Когда же Топорнина выгнали из бригады и встал вопрос, что с ним делать дальше, здесь нарядчик и вспомнил, что он «припадочный» и на строительные работы его нельзя — морока будет. Вызвали фельдшера, он подтвердил, что видел однажды эти «припадки», хотя причина ему не ясна. Тут вызван был и сам Топорнин:

— Да не обращайте внимания, гражданин начальник, это у меня с рождения, это неизлечимо, так как это «синдром Адамс-Стокса».

Никто, конечно, включая и фельдшера, ничего о такой болезни не слышал, да и спросить было не у кого, разве лишь у самого больного. Топорнин разъяснил:

— Да это вот такая очень редкая болезнь, когда время от времени сердце и дыхание останавливаются, и я как бы на время умираю.
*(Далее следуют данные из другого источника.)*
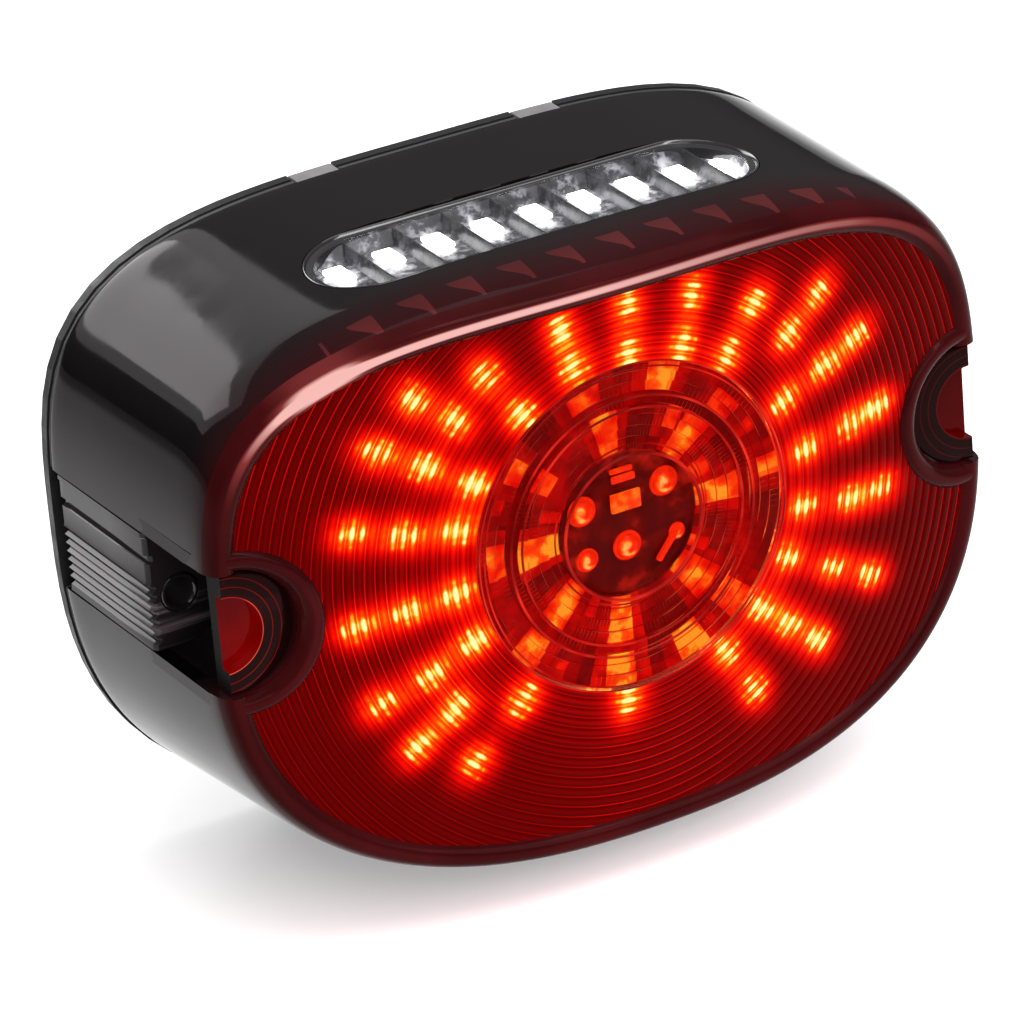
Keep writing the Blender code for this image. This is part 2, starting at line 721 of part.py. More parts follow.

Я как бы ухожу в другой мир.

И после паузы добавил:

— И когда-нибудь уйду и не возвращусь. Но это не должно вас волновать, вы используйте меня на любых работах.

Вот эта-то готовность его всюду, куда ни поставят, работать и настораживала начальство, и снимала всякое подозрение, что он симулянт. Алексис был тончайшим психологом, и начальству тягаться с ним было невозможно. В результате они решили, что для них будет спокойнее, если он станет в зоне убирать территорию. Профессора определили в бригаду стариков-подметал и оставили работать в зоне.

На следующий день вечером мы так чуть со смеху не упали, увидав его с огромной метлой и совковой лопатой в зоне. Он величественно вышагивал, неся лопату на плече, как винтовку, а метлу волок сбоку по земле, как саблю. Работал он с большой тщательностью, как будто убирает свой садик на даче, поэтому производительность была очень низкой, и остальные старики ворчали на него. Бригадир уборщиков стал докладывать надзирателю, но тот мер никаких не принимал, видимо, подумал: «Профессор, так он и есть профессор!».